Return, exactly as written, every line from the first line of the data below through the line that contains "return profile".

— Start of INFORMATION SUPPLIED —

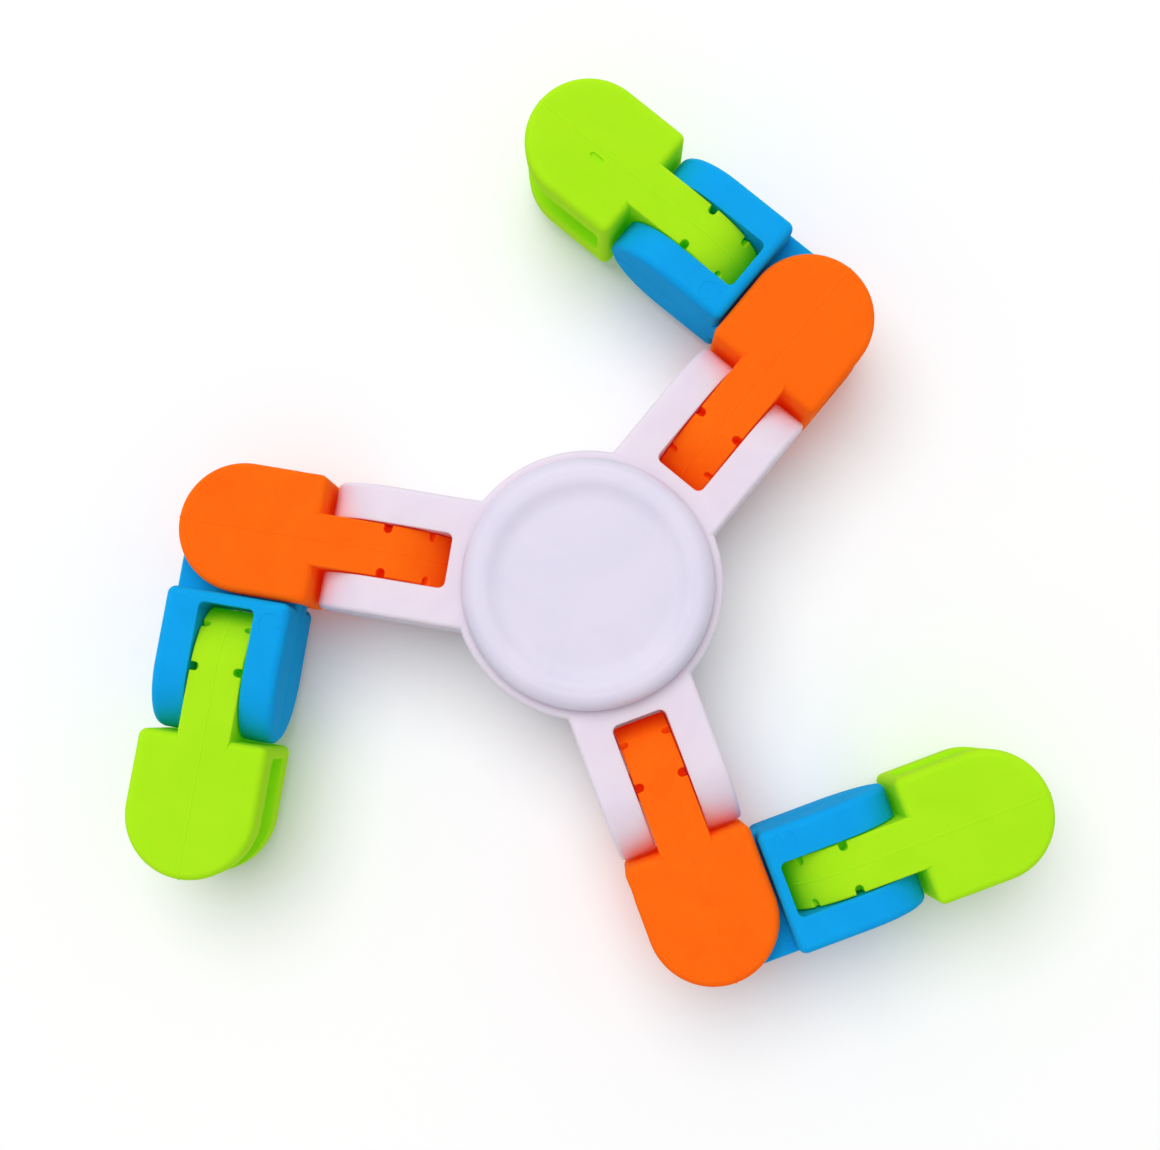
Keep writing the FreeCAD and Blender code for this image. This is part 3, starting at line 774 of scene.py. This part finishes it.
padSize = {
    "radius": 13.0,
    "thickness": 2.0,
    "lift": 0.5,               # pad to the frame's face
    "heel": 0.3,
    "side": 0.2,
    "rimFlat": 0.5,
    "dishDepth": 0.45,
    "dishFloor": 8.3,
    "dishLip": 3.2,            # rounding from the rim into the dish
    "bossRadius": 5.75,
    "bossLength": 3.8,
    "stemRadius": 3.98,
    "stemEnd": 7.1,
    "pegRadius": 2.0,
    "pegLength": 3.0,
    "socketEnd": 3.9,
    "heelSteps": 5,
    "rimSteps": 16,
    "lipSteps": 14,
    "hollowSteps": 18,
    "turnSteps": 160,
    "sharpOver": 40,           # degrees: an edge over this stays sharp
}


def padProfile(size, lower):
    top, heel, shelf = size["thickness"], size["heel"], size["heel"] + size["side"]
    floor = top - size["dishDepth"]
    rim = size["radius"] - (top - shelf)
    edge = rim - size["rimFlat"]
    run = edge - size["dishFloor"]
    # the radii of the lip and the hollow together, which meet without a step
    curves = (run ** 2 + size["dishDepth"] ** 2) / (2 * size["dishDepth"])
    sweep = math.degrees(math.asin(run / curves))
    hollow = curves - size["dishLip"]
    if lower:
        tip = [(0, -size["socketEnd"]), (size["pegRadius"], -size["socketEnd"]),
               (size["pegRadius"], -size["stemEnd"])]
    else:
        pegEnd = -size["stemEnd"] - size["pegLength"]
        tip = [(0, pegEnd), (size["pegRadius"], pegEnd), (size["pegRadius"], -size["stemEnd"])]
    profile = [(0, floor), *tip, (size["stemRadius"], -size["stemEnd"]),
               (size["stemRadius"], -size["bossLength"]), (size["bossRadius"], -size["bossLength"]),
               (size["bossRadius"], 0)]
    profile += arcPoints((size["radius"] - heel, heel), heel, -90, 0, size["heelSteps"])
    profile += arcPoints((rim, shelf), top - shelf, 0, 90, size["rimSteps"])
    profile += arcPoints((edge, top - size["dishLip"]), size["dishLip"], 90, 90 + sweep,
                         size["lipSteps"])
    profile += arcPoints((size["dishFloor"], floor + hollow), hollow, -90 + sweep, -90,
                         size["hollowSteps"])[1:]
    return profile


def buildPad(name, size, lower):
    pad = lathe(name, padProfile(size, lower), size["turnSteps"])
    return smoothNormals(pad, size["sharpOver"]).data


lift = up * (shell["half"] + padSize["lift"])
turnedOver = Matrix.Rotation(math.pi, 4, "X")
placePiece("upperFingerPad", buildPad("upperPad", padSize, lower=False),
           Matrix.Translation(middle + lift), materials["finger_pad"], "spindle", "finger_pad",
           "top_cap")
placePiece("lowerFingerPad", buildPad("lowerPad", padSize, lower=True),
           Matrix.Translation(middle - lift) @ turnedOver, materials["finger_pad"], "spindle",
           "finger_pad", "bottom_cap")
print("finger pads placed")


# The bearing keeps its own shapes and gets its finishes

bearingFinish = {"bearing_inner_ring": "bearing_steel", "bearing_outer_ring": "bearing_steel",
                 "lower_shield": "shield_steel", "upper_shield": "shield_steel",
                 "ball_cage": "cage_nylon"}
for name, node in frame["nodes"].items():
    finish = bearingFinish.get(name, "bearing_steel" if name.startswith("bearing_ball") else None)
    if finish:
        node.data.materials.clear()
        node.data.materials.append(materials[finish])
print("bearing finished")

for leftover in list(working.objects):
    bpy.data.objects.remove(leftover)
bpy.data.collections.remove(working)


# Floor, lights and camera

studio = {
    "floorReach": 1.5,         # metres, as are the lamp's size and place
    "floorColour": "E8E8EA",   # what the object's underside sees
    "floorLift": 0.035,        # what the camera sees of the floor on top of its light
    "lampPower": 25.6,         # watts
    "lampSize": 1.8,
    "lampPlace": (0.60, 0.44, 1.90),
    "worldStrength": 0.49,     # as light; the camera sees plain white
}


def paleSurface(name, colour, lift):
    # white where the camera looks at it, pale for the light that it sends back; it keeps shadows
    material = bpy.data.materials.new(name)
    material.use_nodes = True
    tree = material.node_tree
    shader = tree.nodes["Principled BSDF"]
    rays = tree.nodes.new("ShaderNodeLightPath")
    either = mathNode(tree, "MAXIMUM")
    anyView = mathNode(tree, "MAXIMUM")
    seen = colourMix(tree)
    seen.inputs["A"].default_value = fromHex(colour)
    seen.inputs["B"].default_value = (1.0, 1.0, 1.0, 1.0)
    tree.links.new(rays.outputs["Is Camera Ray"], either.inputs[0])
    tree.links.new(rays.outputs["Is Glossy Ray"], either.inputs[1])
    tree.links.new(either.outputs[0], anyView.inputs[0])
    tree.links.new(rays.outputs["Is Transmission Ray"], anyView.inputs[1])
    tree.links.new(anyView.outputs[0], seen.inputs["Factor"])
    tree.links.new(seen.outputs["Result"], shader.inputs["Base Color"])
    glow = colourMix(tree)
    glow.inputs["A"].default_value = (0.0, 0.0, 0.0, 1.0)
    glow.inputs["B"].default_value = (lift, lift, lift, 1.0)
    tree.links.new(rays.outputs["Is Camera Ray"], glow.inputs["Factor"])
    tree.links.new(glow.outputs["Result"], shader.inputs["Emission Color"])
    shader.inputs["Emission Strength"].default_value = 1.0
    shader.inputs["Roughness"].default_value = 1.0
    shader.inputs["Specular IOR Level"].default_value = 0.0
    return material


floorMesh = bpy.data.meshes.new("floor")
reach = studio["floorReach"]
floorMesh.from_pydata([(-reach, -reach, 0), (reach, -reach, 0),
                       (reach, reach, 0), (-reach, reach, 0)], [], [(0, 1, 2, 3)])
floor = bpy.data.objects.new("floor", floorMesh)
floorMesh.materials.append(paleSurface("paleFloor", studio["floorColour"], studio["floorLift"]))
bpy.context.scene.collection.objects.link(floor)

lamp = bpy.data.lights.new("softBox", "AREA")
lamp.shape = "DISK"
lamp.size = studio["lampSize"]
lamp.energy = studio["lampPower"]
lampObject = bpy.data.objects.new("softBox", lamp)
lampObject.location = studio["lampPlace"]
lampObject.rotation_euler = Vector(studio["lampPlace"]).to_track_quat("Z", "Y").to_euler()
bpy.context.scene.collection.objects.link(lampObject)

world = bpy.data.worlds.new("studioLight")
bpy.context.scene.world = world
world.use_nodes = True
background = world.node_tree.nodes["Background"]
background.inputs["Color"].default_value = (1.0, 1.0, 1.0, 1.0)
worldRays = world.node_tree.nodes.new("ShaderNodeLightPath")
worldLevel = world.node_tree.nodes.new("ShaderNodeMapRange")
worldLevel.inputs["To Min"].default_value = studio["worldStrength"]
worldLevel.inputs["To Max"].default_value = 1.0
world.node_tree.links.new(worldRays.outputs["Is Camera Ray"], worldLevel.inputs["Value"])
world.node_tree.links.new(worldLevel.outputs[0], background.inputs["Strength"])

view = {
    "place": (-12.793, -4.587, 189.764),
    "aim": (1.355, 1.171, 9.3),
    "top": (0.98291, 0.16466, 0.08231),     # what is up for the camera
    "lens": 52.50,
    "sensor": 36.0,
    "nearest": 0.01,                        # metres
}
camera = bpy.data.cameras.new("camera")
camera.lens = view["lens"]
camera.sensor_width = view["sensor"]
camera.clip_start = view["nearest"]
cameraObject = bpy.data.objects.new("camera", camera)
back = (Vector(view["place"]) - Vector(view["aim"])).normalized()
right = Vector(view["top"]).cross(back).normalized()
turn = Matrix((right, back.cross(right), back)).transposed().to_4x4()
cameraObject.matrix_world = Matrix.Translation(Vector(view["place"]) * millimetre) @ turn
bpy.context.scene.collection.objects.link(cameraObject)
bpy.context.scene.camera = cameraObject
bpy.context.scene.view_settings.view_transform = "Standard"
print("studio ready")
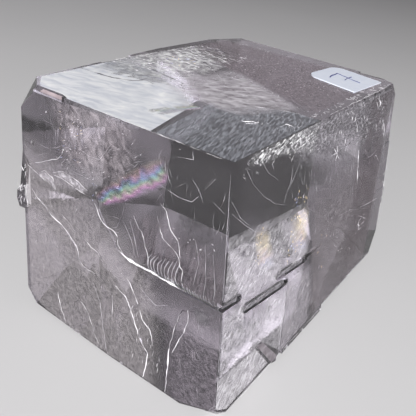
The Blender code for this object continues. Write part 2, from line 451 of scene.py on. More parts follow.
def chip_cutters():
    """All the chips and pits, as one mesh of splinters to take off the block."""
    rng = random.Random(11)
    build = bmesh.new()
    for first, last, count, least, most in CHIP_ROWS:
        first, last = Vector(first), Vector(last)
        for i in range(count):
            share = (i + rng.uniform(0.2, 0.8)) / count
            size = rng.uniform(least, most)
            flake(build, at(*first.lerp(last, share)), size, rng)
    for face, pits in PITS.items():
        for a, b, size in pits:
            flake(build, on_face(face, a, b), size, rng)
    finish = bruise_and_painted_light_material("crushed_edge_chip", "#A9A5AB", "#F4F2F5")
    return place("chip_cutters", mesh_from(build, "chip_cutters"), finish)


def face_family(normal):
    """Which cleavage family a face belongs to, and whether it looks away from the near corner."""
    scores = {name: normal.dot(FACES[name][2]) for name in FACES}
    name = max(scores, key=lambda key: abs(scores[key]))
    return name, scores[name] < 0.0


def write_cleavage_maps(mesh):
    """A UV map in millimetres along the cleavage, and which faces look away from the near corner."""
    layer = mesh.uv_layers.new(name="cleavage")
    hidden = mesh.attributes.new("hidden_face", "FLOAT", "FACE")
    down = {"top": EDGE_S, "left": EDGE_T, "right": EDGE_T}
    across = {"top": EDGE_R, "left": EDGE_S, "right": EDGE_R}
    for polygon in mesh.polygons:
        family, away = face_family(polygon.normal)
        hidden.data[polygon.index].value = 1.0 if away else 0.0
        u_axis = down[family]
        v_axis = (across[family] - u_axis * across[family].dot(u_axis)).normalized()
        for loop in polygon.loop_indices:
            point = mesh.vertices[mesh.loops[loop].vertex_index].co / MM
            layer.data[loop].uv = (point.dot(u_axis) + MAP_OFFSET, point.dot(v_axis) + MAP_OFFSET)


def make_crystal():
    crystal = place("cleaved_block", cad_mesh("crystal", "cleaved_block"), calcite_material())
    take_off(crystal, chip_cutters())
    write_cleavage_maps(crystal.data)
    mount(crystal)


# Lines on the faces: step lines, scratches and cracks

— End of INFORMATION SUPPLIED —

--- EXERCISE SOLUTION ---
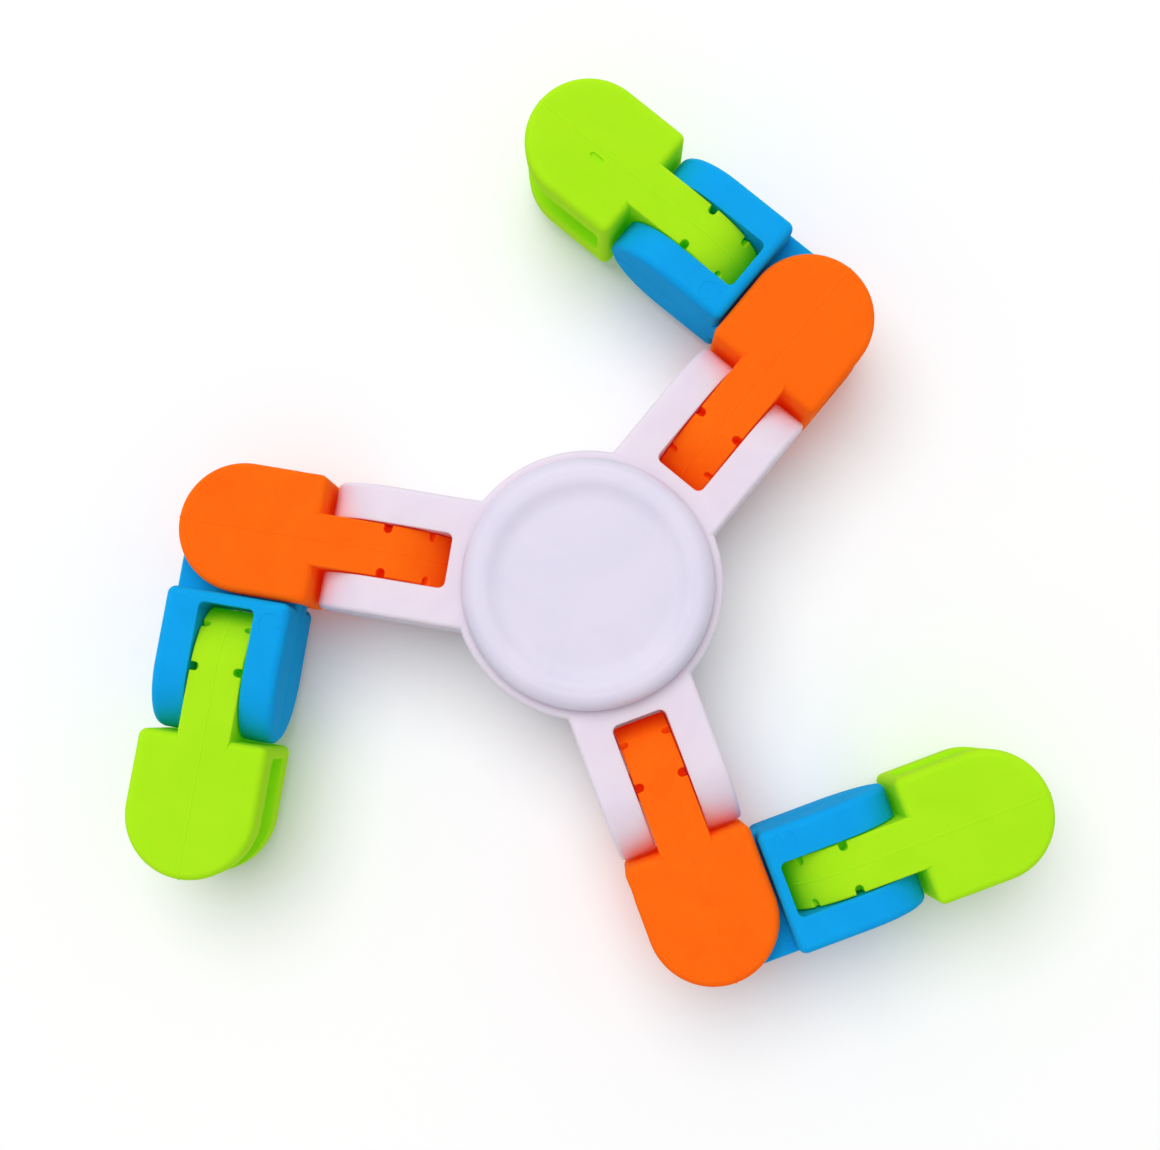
Keep writing the FreeCAD and Blender code for this image. This is part 3, starting at line 774 of scene.py. This part finishes it.
padSize = {
    "radius": 13.0,
    "thickness": 2.0,
    "lift": 0.5,               # pad to the frame's face
    "heel": 0.3,
    "side": 0.2,
    "rimFlat": 0.5,
    "dishDepth": 0.45,
    "dishFloor": 8.3,
    "dishLip": 3.2,            # rounding from the rim into the dish
    "bossRadius": 5.75,
    "bossLength": 3.8,
    "stemRadius": 3.98,
    "stemEnd": 7.1,
    "pegRadius": 2.0,
    "pegLength": 3.0,
    "socketEnd": 3.9,
    "heelSteps": 5,
    "rimSteps": 16,
    "lipSteps": 14,
    "hollowSteps": 18,
    "turnSteps": 160,
    "sharpOver": 40,           # degrees: an edge over this stays sharp
}


def padProfile(size, lower):
    top, heel, shelf = size["thickness"], size["heel"], size["heel"] + size["side"]
    floor = top - size["dishDepth"]
    rim = size["radius"] - (top - shelf)
    edge = rim - size["rimFlat"]
    run = edge - size["dishFloor"]
    # the radii of the lip and the hollow together, which meet without a step
    curves = (run ** 2 + size["dishDepth"] ** 2) / (2 * size["dishDepth"])
    sweep = math.degrees(math.asin(run / curves))
    hollow = curves - size["dishLip"]
    if lower:
        tip = [(0, -size["socketEnd"]), (size["pegRadius"], -size["socketEnd"]),
               (size["pegRadius"], -size["stemEnd"])]
    else:
        pegEnd = -size["stemEnd"] - size["pegLength"]
        tip = [(0, pegEnd), (size["pegRadius"], pegEnd), (size["pegRadius"], -size["stemEnd"])]
    profile = [(0, floor), *tip, (size["stemRadius"], -size["stemEnd"]),
               (size["stemRadius"], -size["bossLength"]), (size["bossRadius"], -size["bossLength"]),
               (size["bossRadius"], 0)]
    profile += arcPoints((size["radius"] - heel, heel), heel, -90, 0, size["heelSteps"])
    profile += arcPoints((rim, shelf), top - shelf, 0, 90, size["rimSteps"])
    profile += arcPoints((edge, top - size["dishLip"]), size["dishLip"], 90, 90 + sweep,
                         size["lipSteps"])
    profile += arcPoints((size["dishFloor"], floor + hollow), hollow, -90 + sweep, -90,
                         size["hollowSteps"])[1:]
    return profile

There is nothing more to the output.